Picture of Pulse Tasmania
The heritage-listed Goods Shed will be moved to make way for the Macquarie Point stadium. Image / Supplied

The century-old Goods Shed standing in the way of the proposed Macquarie Point stadium will be relocated to a new location on the site as part of the $715 million development.

Built in 1915 for the Hobart railway, the structure was permanently listed on the Heritage Register earlier this year after it was found to have “state level historic cultural heritage significance”.


Heritage Council Chair Brett Torossi said the shed satisfied two criteria: That it is important to the course or pattern of Tasmania’s history and possesses uncommon or rare aspects of Tasmania’s history, in particular rail history.

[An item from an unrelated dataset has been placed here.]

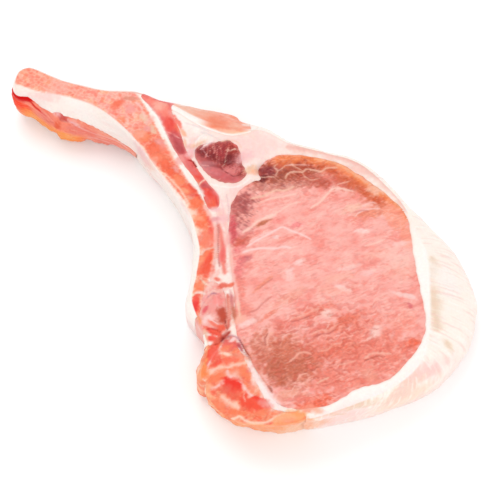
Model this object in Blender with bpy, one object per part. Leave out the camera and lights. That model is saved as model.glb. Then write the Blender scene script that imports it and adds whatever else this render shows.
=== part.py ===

“Any future change to the Goods Shed, including relocation within the property, would need to be consistent with the Heritage Council’s works guidelines,” she said.

The Goods Shed currently sits in the way of the proposed stadium. Image / Pulse

At the launch of the new stadium concept images on Sunday, Peter Walker from Cumulus Studio said the decision to move the shed to the other side of the former railyards was influenced by historic images of the site.

“We had a look at the historic way that the rails used to run and we picked out a site where we thought it would be contextually appropriate to have the Goods Shed,” he said.

Peter Walker from Cumulus Studio (centre). Image / Pulse

“It sits roughly where some of the historic buildings might have been.”

Walker said the shed’s timber post and beam and truss construction makes it easy to disassemble and reconstruct elsewhere.


“I think that keeping that history on the site is really important so that it still has a memory of what it used to be,” he said.

“The Goods Shed was for loading and unloading goods and along the whole side of it there’s these openings that we want to re-establish so that it can become very permeable and then activate to the north.”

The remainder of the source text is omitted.